__Dataset section__
- - - - - - -
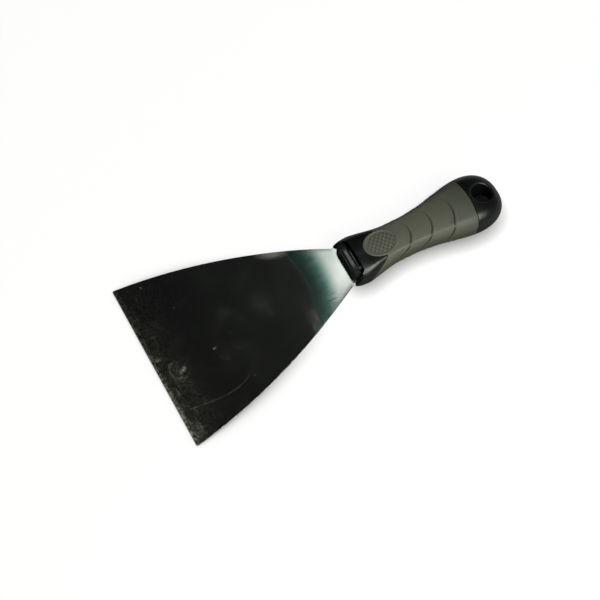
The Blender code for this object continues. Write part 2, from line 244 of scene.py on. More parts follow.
# Floor: plain white bench top. The camera sees it glow near white, with the knife's soft shadow
# kept; all other light falls on it as on white paint
floor = {
    "size": 3.0, "drop": 0.1 * mm, "colour": "#c2c2c2", "glow": 0.93, "mirrorGlow": 0.36, "faint": 0.12,
    "shadowReach": 9 * mm, "shadowPower": 1.1, "roomReach": 150 * mm, "roomPower": 8.0,
    "shadeAt": (0.0951, 0.0045, 0), "shadeRadius": 7.5 * mm, "shadeEdge": 3 * mm, "shadeLevel": 0.01,
}
material, tree, shader = newMaterial("whiteBenchTop")
tree.nodes.remove(shader)
plain = addNode(tree, "BsdfDiffuse", {"Color": linearColour(floor["colour"])})
rays = addNode(tree, "LightPath").outputs
nearby = addNode(tree, "AmbientOcclusion", {"samples": 16, "Distance": floor["shadowReach"]})
around = addNode(tree, "AmbientOcclusion", {"samples": 8, "Distance": floor["roomReach"]})
contact = calculate(tree, "POWER", nearby.outputs["AO"], floor["shadowPower"])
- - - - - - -
__What you should do__
Copy the material above verbatim.

__Response to this task__
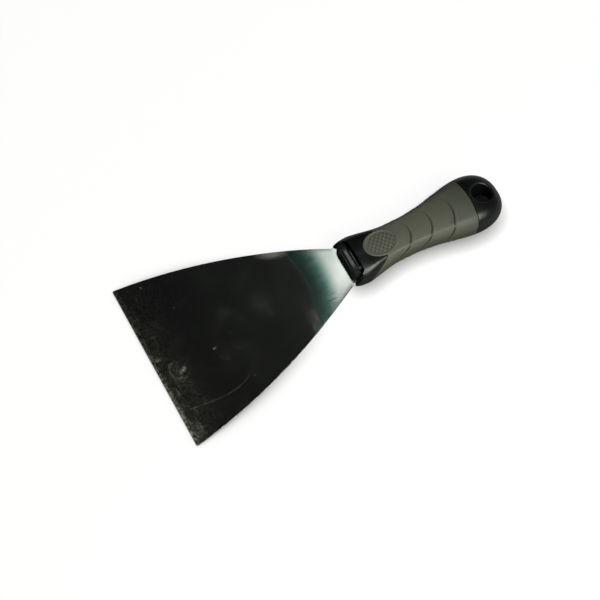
The Blender code for this object continues. Write part 2, from line 244 of scene.py on. More parts follow.
# Floor: plain white bench top. The camera sees it glow near white, with the knife's soft shadow
# kept; all other light falls on it as on white paint
floor = {
    "size": 3.0, "drop": 0.1 * mm, "colour": "#c2c2c2", "glow": 0.93, "mirrorGlow": 0.36, "faint": 0.12,
    "shadowReach": 9 * mm, "shadowPower": 1.1, "roomReach": 150 * mm, "roomPower": 8.0,
    "shadeAt": (0.0951, 0.0045, 0), "shadeRadius": 7.5 * mm, "shadeEdge": 3 * mm, "shadeLevel": 0.01,
}
material, tree, shader = newMaterial("whiteBenchTop")
tree.nodes.remove(shader)
plain = addNode(tree, "BsdfDiffuse", {"Color": linearColour(floor["colour"])})
rays = addNode(tree, "LightPath").outputs
nearby = addNode(tree, "AmbientOcclusion", {"samples": 16, "Distance": floor["shadowReach"]})
around = addNode(tree, "AmbientOcclusion", {"samples": 8, "Distance": floor["roomReach"]})
contact = calculate(tree, "POWER", nearby.outputs["AO"], floor["shadowPower"])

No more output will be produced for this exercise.